>> start Available data
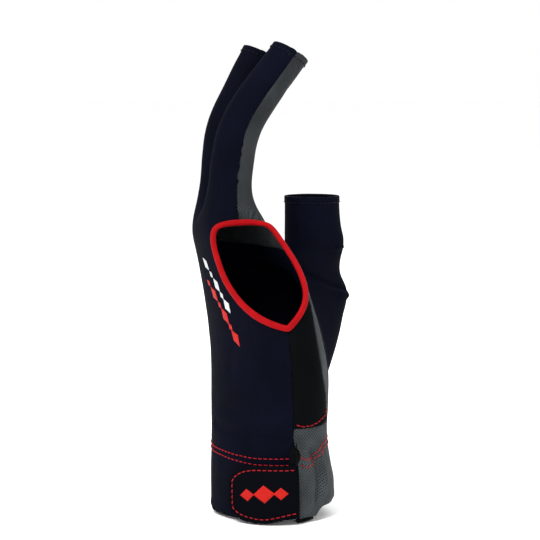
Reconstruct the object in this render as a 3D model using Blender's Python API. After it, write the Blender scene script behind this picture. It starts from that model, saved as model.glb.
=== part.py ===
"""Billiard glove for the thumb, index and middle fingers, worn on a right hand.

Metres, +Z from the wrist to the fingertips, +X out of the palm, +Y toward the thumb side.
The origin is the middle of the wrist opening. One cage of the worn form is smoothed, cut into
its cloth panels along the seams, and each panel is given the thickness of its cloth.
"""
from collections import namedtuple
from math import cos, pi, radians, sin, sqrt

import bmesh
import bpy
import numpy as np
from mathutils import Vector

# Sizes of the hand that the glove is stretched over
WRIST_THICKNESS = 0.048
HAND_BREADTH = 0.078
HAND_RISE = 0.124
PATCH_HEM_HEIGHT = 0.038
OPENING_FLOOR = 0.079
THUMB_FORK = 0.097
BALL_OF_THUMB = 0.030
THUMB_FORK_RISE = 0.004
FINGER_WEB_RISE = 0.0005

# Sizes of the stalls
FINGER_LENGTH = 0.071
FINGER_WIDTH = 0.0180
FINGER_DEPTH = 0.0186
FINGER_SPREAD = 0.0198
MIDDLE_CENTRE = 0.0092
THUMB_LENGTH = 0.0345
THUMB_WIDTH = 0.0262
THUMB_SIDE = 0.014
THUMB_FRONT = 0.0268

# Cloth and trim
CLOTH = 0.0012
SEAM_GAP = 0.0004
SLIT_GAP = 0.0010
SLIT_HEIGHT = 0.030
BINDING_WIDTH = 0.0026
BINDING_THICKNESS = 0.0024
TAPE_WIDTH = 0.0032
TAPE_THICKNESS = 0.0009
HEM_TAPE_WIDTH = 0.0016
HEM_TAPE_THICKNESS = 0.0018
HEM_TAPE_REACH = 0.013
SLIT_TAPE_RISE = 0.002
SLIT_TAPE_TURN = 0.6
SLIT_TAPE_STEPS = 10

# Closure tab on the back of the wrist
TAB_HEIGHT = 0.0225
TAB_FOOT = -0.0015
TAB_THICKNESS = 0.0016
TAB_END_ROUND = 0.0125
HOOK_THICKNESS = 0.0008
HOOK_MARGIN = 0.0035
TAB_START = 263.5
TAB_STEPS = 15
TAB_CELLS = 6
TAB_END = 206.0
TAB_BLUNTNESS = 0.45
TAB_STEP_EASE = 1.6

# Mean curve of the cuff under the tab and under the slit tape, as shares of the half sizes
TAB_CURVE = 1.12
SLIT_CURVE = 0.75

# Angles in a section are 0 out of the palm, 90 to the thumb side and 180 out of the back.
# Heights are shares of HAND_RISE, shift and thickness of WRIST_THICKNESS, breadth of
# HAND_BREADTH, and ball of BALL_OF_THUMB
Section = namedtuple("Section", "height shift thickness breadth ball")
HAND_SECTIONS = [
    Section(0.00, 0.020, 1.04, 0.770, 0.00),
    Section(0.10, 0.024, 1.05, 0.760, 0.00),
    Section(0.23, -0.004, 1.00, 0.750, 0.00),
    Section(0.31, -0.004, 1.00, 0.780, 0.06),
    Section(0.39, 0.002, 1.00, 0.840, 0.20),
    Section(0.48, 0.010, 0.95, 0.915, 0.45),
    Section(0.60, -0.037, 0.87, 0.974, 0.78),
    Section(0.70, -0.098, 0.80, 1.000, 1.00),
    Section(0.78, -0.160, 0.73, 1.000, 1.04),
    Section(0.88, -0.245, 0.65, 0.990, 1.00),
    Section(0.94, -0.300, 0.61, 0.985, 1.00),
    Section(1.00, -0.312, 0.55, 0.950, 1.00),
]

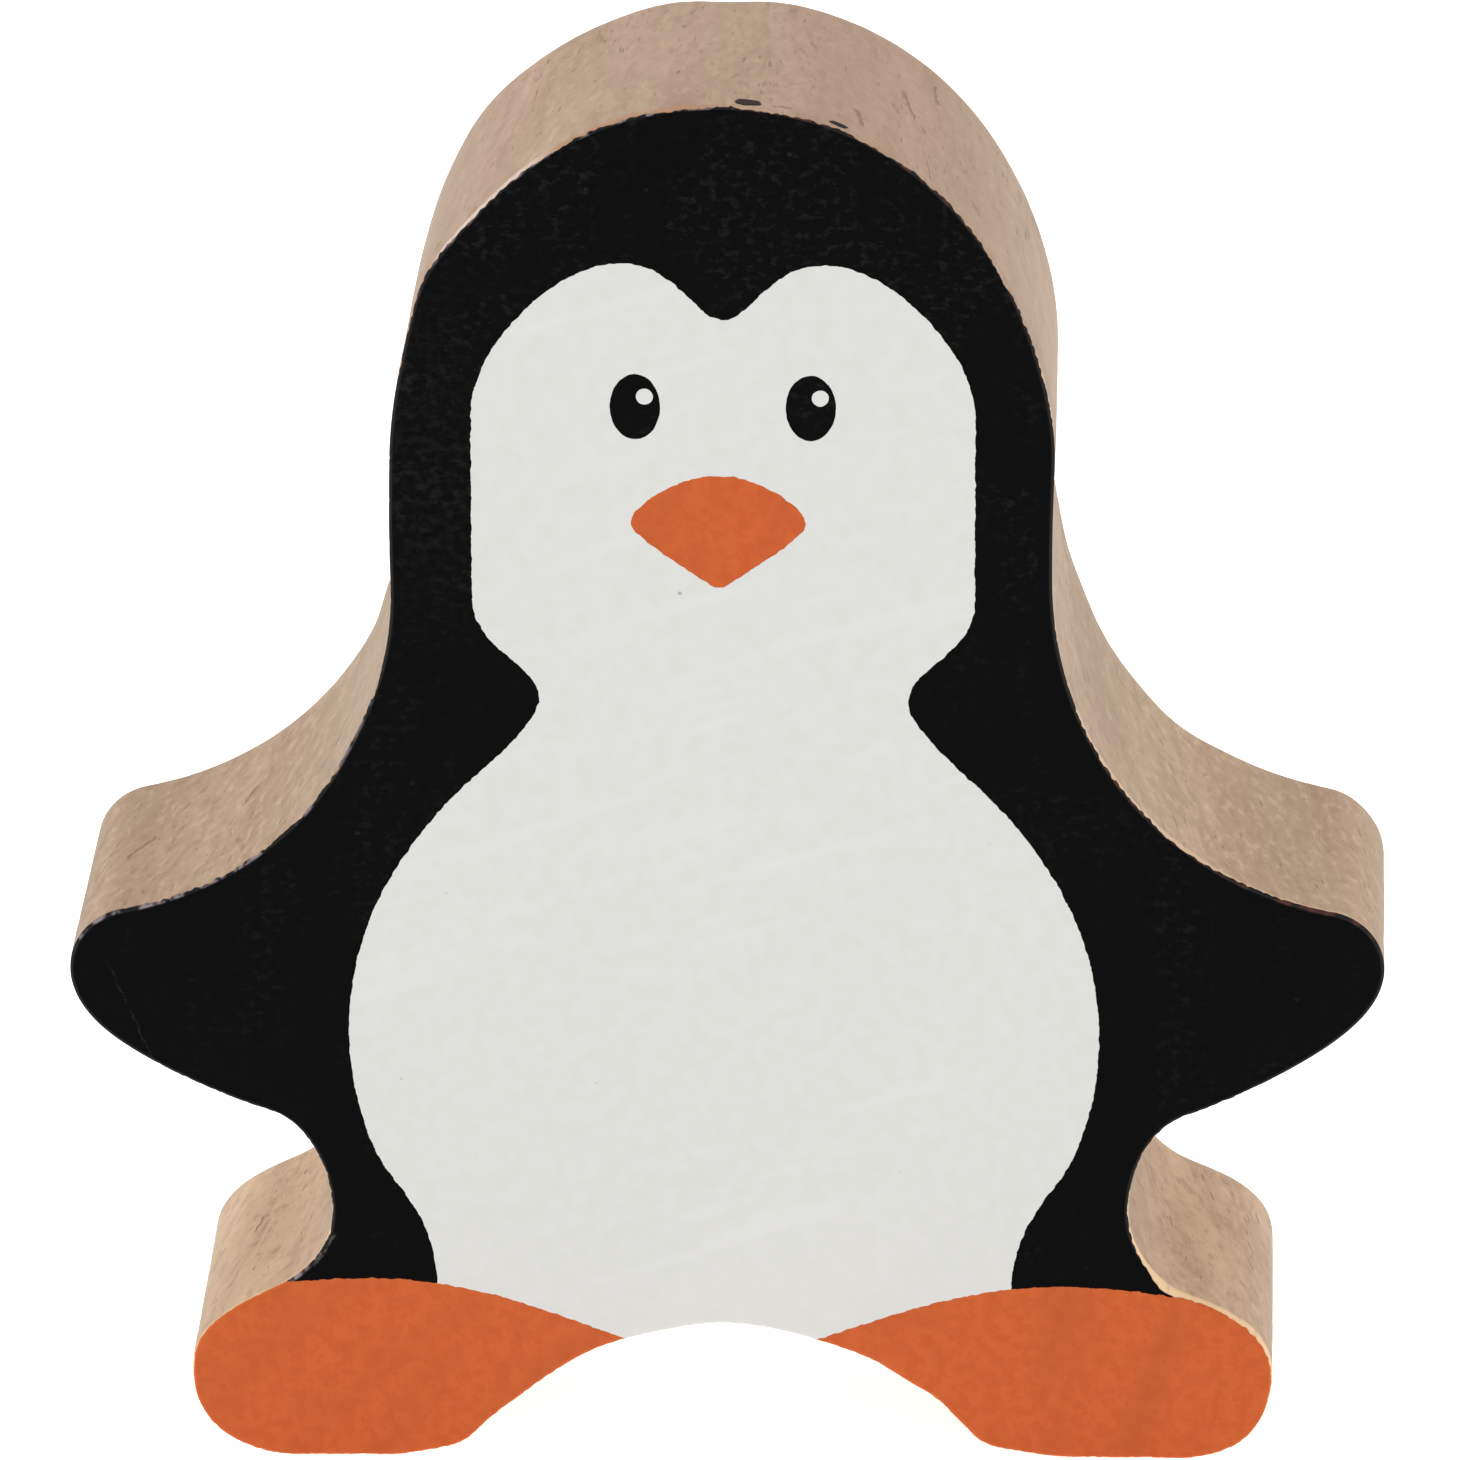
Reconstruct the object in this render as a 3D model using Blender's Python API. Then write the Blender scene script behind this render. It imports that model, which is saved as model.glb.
>> end Available data
=== What you need to do ===
Give the complete listing a second time, exactly as it reads.

=== Answer in full ===
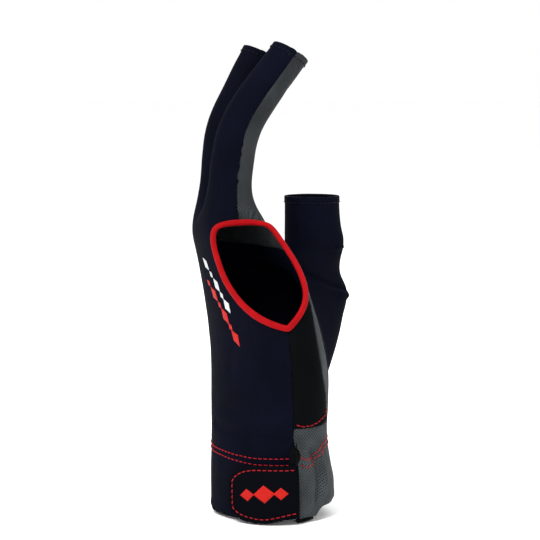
Reconstruct the object in this render as a 3D model using Blender's Python API. After it, write the Blender scene script behind this picture. It starts from that model, saved as model.glb.
=== part.py ===
"""Billiard glove for the thumb, index and middle fingers, worn on a right hand.

Metres, +Z from the wrist to the fingertips, +X out of the palm, +Y toward the thumb side.
The origin is the middle of the wrist opening. One cage of the worn form is smoothed, cut into
its cloth panels along the seams, and each panel is given the thickness of its cloth.
"""
from collections import namedtuple
from math import cos, pi, radians, sin, sqrt

import bmesh
import bpy
import numpy as np
from mathutils import Vector

# Sizes of the hand that the glove is stretched over
WRIST_THICKNESS = 0.048
HAND_BREADTH = 0.078
HAND_RISE = 0.124
PATCH_HEM_HEIGHT = 0.038
OPENING_FLOOR = 0.079
THUMB_FORK = 0.097
BALL_OF_THUMB = 0.030
THUMB_FORK_RISE = 0.004
FINGER_WEB_RISE = 0.0005

# Sizes of the stalls
FINGER_LENGTH = 0.071
FINGER_WIDTH = 0.0180
FINGER_DEPTH = 0.0186
FINGER_SPREAD = 0.0198
MIDDLE_CENTRE = 0.0092
THUMB_LENGTH = 0.0345
THUMB_WIDTH = 0.0262
THUMB_SIDE = 0.014
THUMB_FRONT = 0.0268

# Cloth and trim
CLOTH = 0.0012
SEAM_GAP = 0.0004
SLIT_GAP = 0.0010
SLIT_HEIGHT = 0.030
BINDING_WIDTH = 0.0026
BINDING_THICKNESS = 0.0024
TAPE_WIDTH = 0.0032
TAPE_THICKNESS = 0.0009
HEM_TAPE_WIDTH = 0.0016
HEM_TAPE_THICKNESS = 0.0018
HEM_TAPE_REACH = 0.013
SLIT_TAPE_RISE = 0.002
SLIT_TAPE_TURN = 0.6
SLIT_TAPE_STEPS = 10

# Closure tab on the back of the wrist
TAB_HEIGHT = 0.0225
TAB_FOOT = -0.0015
TAB_THICKNESS = 0.0016
TAB_END_ROUND = 0.0125
HOOK_THICKNESS = 0.0008
HOOK_MARGIN = 0.0035
TAB_START = 263.5
TAB_STEPS = 15
TAB_CELLS = 6
TAB_END = 206.0
TAB_BLUNTNESS = 0.45
TAB_STEP_EASE = 1.6

# Mean curve of the cuff under the tab and under the slit tape, as shares of the half sizes
TAB_CURVE = 1.12
SLIT_CURVE = 0.75

# Angles in a section are 0 out of the palm, 90 to the thumb side and 180 out of the back.
# Heights are shares of HAND_RISE, shift and thickness of WRIST_THICKNESS, breadth of
# HAND_BREADTH, and ball of BALL_OF_THUMB
Section = namedtuple("Section", "height shift thickness breadth ball")
HAND_SECTIONS = [
    Section(0.00, 0.020, 1.04, 0.770, 0.00),
    Section(0.10, 0.024, 1.05, 0.760, 0.00),
    Section(0.23, -0.004, 1.00, 0.750, 0.00),
    Section(0.31, -0.004, 1.00, 0.780, 0.06),
    Section(0.39, 0.002, 1.00, 0.840, 0.20),
    Section(0.48, 0.010, 0.95, 0.915, 0.45),
    Section(0.60, -0.037, 0.87, 0.974, 0.78),
    Section(0.70, -0.098, 0.80, 1.000, 1.00),
    Section(0.78, -0.160, 0.73, 1.000, 1.04),
    Section(0.88, -0.245, 0.65, 0.990, 1.00),
    Section(0.94, -0.300, 0.61, 0.985, 1.00),
    Section(1.00, -0.312, 0.55, 0.950, 1.00),
]

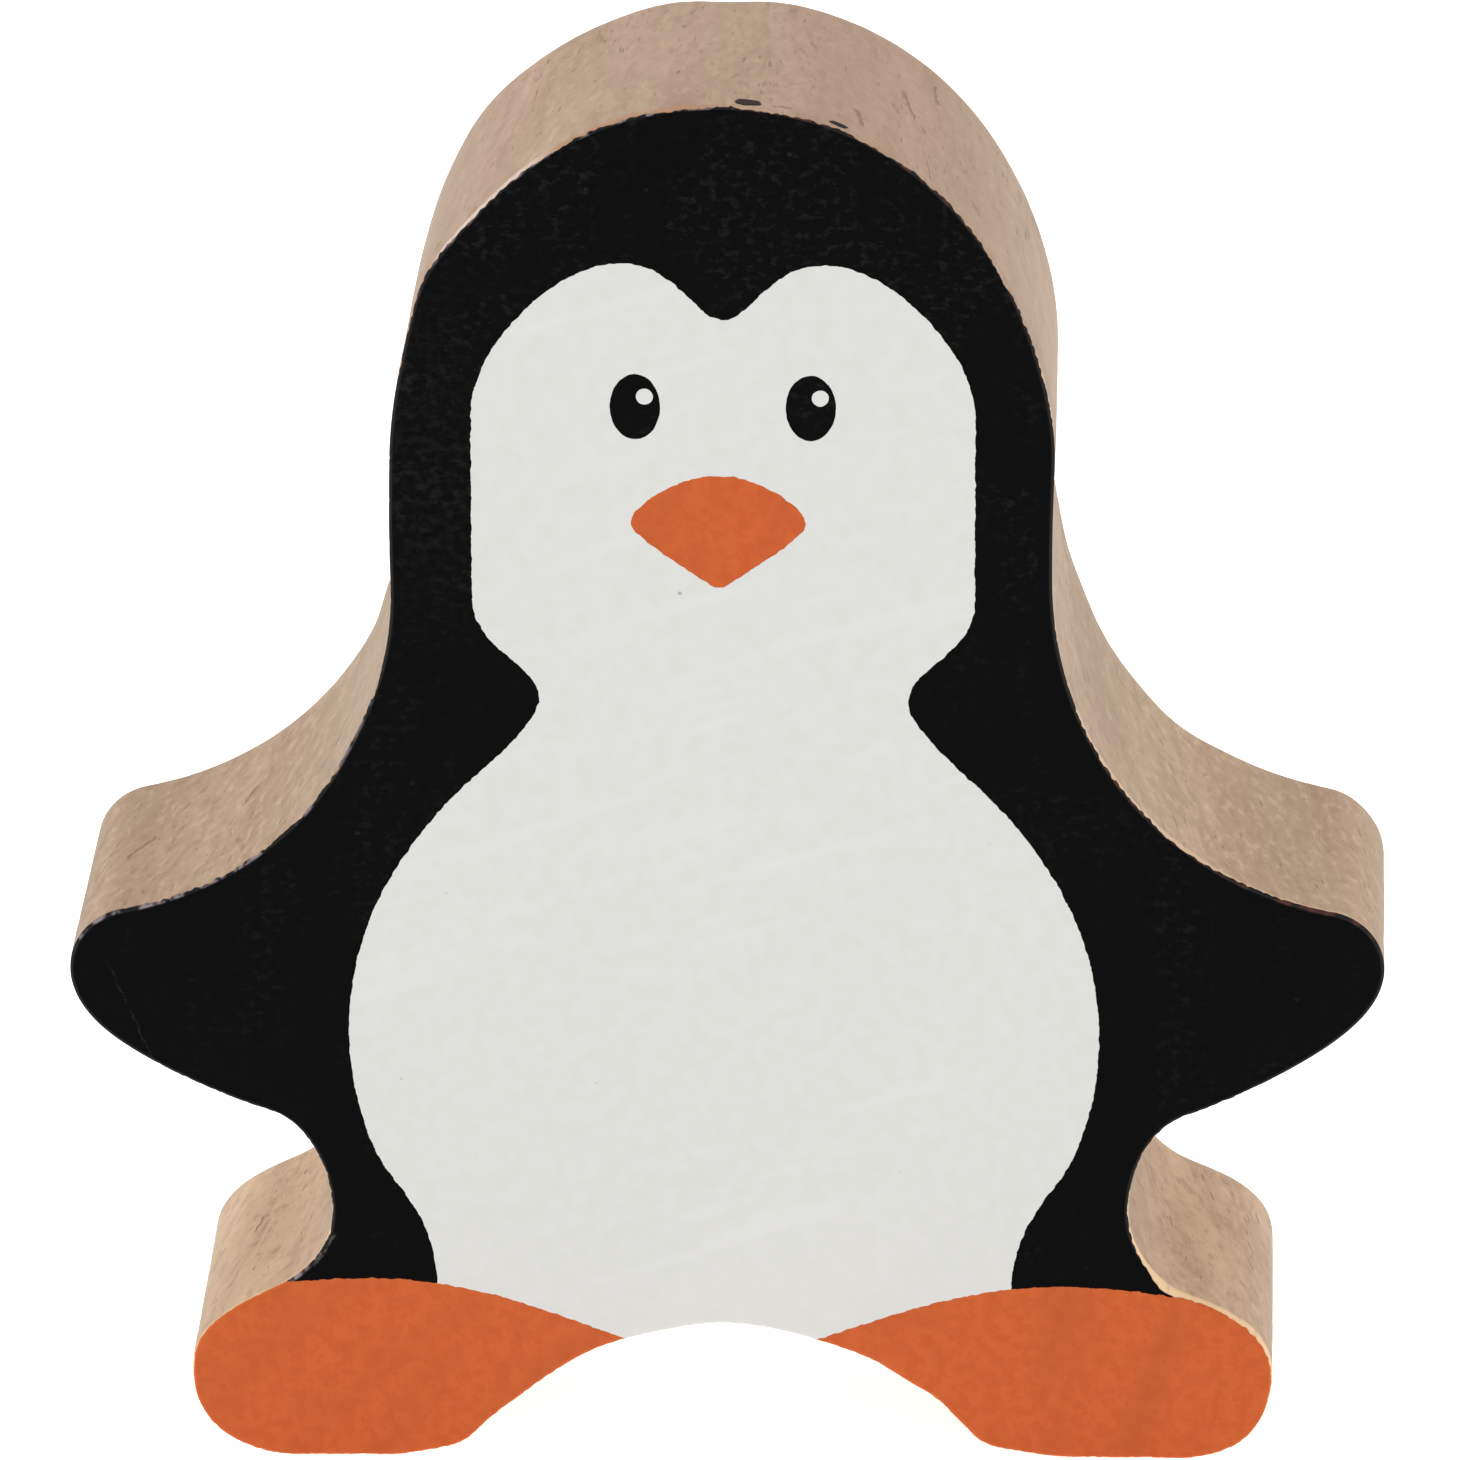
Reconstruct the object in this render as a 3D model using Blender's Python API. Then write the Blender scene script behind this render. It imports that model, which is saved as model.glb.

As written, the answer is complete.